Find the line containing "box = shape.BoundBox" and copy it exactly, along with every line after it up to and including the line containing "cad_parts[node].hide_render = cad_parts[node].hide_viewport". Copy nothing else.
++++++++++
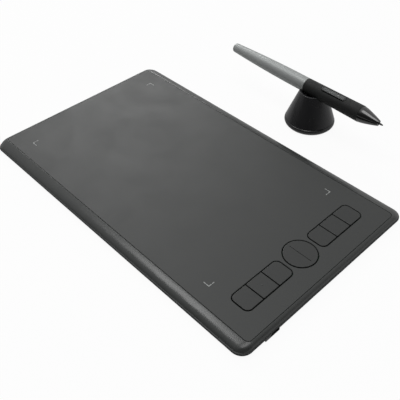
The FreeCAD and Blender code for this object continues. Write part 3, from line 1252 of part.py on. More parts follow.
def make_stand_base():
    """Base ring of the stand with the bayonet spigot, the well and the recesses below."""
    low = STAND_PAD_PROUD
    disc = stand_turned([
        (0, low),
        (STAND_FOOT_DIAMETER / 2, low),
        (STAND_EDGE_DIAMETER / 2, STAND_EDGE_HEIGHT),
        (stand_radius(STAND_SEAM_HEIGHT - STAND_SEAM_BEVEL), STAND_SEAM_HEIGHT - STAND_SEAM_BEVEL),
        (stand_radius(STAND_SEAM_HEIGHT) - STAND_SEAM_BEVEL, STAND_SEAM_HEIGHT),
        (0, STAND_SEAM_HEIGHT),
    ])
    disc = softened(disc, STAND_EDGE_ROUNDING, lies_at(STAND_EDGE_HEIGHT))
    spigot_top = STAND_FLOOR_TOP + STAND_SPIGOT_HEIGHT
    spigot = stand_rod(STAND_SPIGOT_DIAMETER, STAND_FLOOR_TOP, spigot_top)
    well = stand_rod(STAND_SPIGOT_DIAMETER - 2 * STAND_SPIGOT_WALL, STAND_FLOOR_TOP,
                     spigot_top + CUT_MARGIN)
    lug_low, lug_high = lug_heights()
    lugs = lug_sector(0.0, 0.0, lug_low, lug_high, 0.0)
    pad_recess = stand_rod(STAND_PAD_DIAMETER + 2 * FOOT_CLEARANCE, low - CUT_MARGIN, STAND_PAD_THICKNESS)
    pad_core = stand_rod(STAND_PAD_HOLE_DIAMETER - 2 * FOOT_CLEARANCE, low, STAND_PAD_THICKNESS)
    puller_recess = stand_rod(NIB_PULLER_DIAMETER + 2 * FOOT_CLEARANCE, low - CUT_MARGIN,
                              low + NIB_PULLER_THICKNESS)
    base = without(joined([disc, spigot] + lugs), [well, pad_recess])
    return without(joined([base, pad_core]), [puller_recess])


def make_stand_pad():
    """Non-slip ring under the stand."""
    ring = stand_rod(STAND_PAD_DIAMETER, 0, STAND_PAD_THICKNESS)
    hole = stand_rod(STAND_PAD_HOLE_DIAMETER, -CUT_MARGIN, STAND_PAD_THICKNESS + CUT_MARGIN)
    return without(ring, [hole])


def make_nib_puller():
    """Steel ring in the base that grips a worn nib."""
    low = STAND_PAD_PROUD
    disc = stand_rod(NIB_PULLER_DIAMETER, low, low + NIB_PULLER_THICKNESS)
    hole = stand_rod(NIB_PULLER_HOLE_DIAMETER, low - CUT_MARGIN,
                     low + NIB_PULLER_THICKNESS + CUT_MARGIN)
    return without(disc, [hole])


def spare_nib_places():
    """Centre of each spare nib, on a circle about the stand's axis."""
    places = []
    for index in range(SPARE_NIB_COUNT):
        angle = 2 * math.pi * index / SPARE_NIB_COUNT
        places.append((STAND_CENTRE_X + NIB_TRAY_HOLE_CIRCLE / 2 * math.cos(angle),
                       STAND_CENTRE_Y + NIB_TRAY_HOLE_CIRCLE / 2 * math.sin(angle)))
    return places


def make_nib_tray():
    """Tray with a hole for each spare nib, in the well of the base."""
    diameter = STAND_SPIGOT_DIAMETER - 2 * STAND_SPIGOT_WALL - 2 * FOOT_CLEARANCE
    tray = stand_rod(diameter, STAND_FLOOR_TOP, STAND_FLOOR_TOP + NIB_TRAY_HEIGHT)
    holes = [upright(NIB_DIAMETER + 2 * NIB_RUNNING_CLEARANCE, SPARE_NIB_BOTTOM,
                     STAND_FLOOR_TOP + NIB_TRAY_HEIGHT + CUT_MARGIN, x, y)
             for x, y in spare_nib_places()]
    return without(tray, holes)


def make_spare_nibs():
    """Spare nibs, upright in the tray with their tips down."""
    nibs = []
    for x, y in spare_nib_places():
        points = [Vector(x + radius, y, SPARE_NIB_BOTTOM + NIB_LENGTH - distance)
                  for distance, radius in nib_profile()]
        face = Part.Face(Part.makePolygon(points + points[:1]))
        nibs.append(face.revolve(Vector(x, y, 0), UP, 360))
    return Part.makeCompound(nibs)


def tablet_nodes():
    """Every piece of the tablet by its node name."""
    nodes = {
        "drawing_panel": make_drawing_panel(),
        "panel_tape": make_panel_tape(),
        "top_housing": make_top_housing(),
        "bottom_shell": make_bottom_shell(),
        "case_screws": make_case_screws(),
        "sensor_board": make_sensor_board(),
        "shield_plate": make_shield_plate(),
        "main_board": make_main_board(),
        "key_switches": make_key_switches(),
        "controller_chip": make_controller_chip(),
        "clock_crystal": make_crystal(),
        "multiplexer_chips": make_multiplexer_chips(),
        "cable_connectors": make_cable_connectors(),
        "flat_cable": make_flat_cable(),
        "socket_shell": make_socket_shell(),
        "socket_tongue": make_socket_tongue(),
        "round_key": make_round_key(),
    }
    for index in range(2 * KEYS_PER_GROUP):
        nodes["key_%d" % (index + 1)] = make_key(index)
    for index, (x, y) in enumerate(foot_places()):
        nodes["foot_%d" % (index + 1)] = make_foot(x, y)
    return nodes


def turned_together(nodes, centre, axis, angle):
    """The same pieces, turned together about one axis."""
    for shape in nodes.values():
        shape.rotate(centre, axis, angle)
    return nodes


def pen_nodes():
    """Every piece of the pen by its node name, rolled and headed as it lies on the stand."""
    nodes = {
        "pen_barrel": make_pen_barrel(),
        "pen_grip": make_pen_grip(),
        "pen_cone": make_pen_cone(),
        "pen_nib": make_pen_nib(),
        "nib_holder": make_nib_holder(),
        "pen_core": make_pen_core(),
        "pen_coil": make_pen_coil(),
        "pressure_sensor": make_pressure_sensor(),
        "pen_carrier": make_pen_carrier(),
        "pen_board": make_pen_board(),
        "pen_switches": make_pen_switches(),
        "pen_rocker": make_pen_rocker(),
    }
    rolled = turned_together(nodes, PEN_AXIS, ALONG, PEN_ROLL)
    return turned_together(rolled, STAND_AXIS, UP, STAND_HEADING)


def stand_nodes():
    """Every piece of the stand by its node name, headed as it stands on the desk."""
    nodes = {
        "stand_body": make_stand_body(),
        "stand_base": make_stand_base(),
        "stand_pad": make_stand_pad(),
        "nib_tray": make_nib_tray(),
        "spare_nibs": make_spare_nibs(),
        "nib_puller": make_nib_puller(),
    }
    return turned_together(nodes, STAND_AXIS, UP, STAND_HEADING)


def main():
    """Build each node and write it to its own file."""
    os.makedirs("parts", exist_ok=True)
    nodes = {}
    for group in (tablet_nodes(), pen_nodes(), stand_nodes()):
        nodes.update(group)
    for name, shape in nodes.items():
        if not shape.isValid() or shape.Volume <= 0:
            raise ValueError("The shape of %s isn't a sound solid" % name)
        shape.exportStep("parts/%s.step" % name)
        box = shape.BoundBox
        print("%-18s solids %d volume %9.1f  x %7.2f %7.2f  y %7.2f %7.2f  z %6.2f %6.2f" % (
            name, len(shape.Solids), shape.Volume, box.XMin, box.XMax, box.YMin, box.YMax, box.ZMin,
            box.ZMax))


main()
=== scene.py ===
"""Looks of a slim graphics tablet with its pen and its pen stand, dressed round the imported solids.

Sizes are millimetres and become metres where a mesh is made. +X runs along the tablet towards its
keys, +Y across it towards the stand, and +Z is up from the desk.
"""

import json
import logging
import math
from dataclasses import dataclass
from enum import Enum

import bmesh
import bpy
import numpy as np
from mathutils import Matrix, Vector


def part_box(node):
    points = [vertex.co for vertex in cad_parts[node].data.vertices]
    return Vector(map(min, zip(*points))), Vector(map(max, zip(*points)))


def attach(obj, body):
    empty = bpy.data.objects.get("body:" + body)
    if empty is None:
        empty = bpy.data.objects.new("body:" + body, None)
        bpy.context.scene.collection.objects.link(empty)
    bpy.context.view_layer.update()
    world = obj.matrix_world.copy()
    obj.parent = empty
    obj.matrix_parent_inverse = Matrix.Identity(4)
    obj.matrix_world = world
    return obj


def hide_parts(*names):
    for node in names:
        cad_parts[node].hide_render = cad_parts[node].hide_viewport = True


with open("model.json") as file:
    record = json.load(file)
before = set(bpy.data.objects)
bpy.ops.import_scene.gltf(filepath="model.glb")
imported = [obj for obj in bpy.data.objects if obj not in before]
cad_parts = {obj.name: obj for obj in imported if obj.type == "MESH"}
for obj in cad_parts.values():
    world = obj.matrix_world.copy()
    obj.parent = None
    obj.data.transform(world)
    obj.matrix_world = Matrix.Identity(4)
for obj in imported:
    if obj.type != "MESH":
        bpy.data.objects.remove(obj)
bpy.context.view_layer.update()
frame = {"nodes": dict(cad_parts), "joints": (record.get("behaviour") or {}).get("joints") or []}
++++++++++
Reply:
        box = shape.BoundBox
        print("%-18s solids %d volume %9.1f  x %7.2f %7.2f  y %7.2f %7.2f  z %6.2f %6.2f" % (
            name, len(shape.Solids), shape.Volume, box.XMin, box.XMax, box.YMin, box.YMax, box.ZMin,
            box.ZMax))


main()
=== scene.py ===
"""Looks of a slim graphics tablet with its pen and its pen stand, dressed round the imported solids.

Sizes are millimetres and become metres where a mesh is made. +X runs along the tablet towards its
keys, +Y across it towards the stand, and +Z is up from the desk.
"""

import json
import logging
import math
from dataclasses import dataclass
from enum import Enum

import bmesh
import bpy
import numpy as np
from mathutils import Matrix, Vector


def part_box(node):
    points = [vertex.co for vertex in cad_parts[node].data.vertices]
    return Vector(map(min, zip(*points))), Vector(map(max, zip(*points)))


def attach(obj, body):
    empty = bpy.data.objects.get("body:" + body)
    if empty is None:
        empty = bpy.data.objects.new("body:" + body, None)
        bpy.context.scene.collection.objects.link(empty)
    bpy.context.view_layer.update()
    world = obj.matrix_world.copy()
    obj.parent = empty
    obj.matrix_parent_inverse = Matrix.Identity(4)
    obj.matrix_world = world
    return obj


def hide_parts(*names):
    for node in names:
        cad_parts[node].hide_render = cad_parts[node].hide_viewport = True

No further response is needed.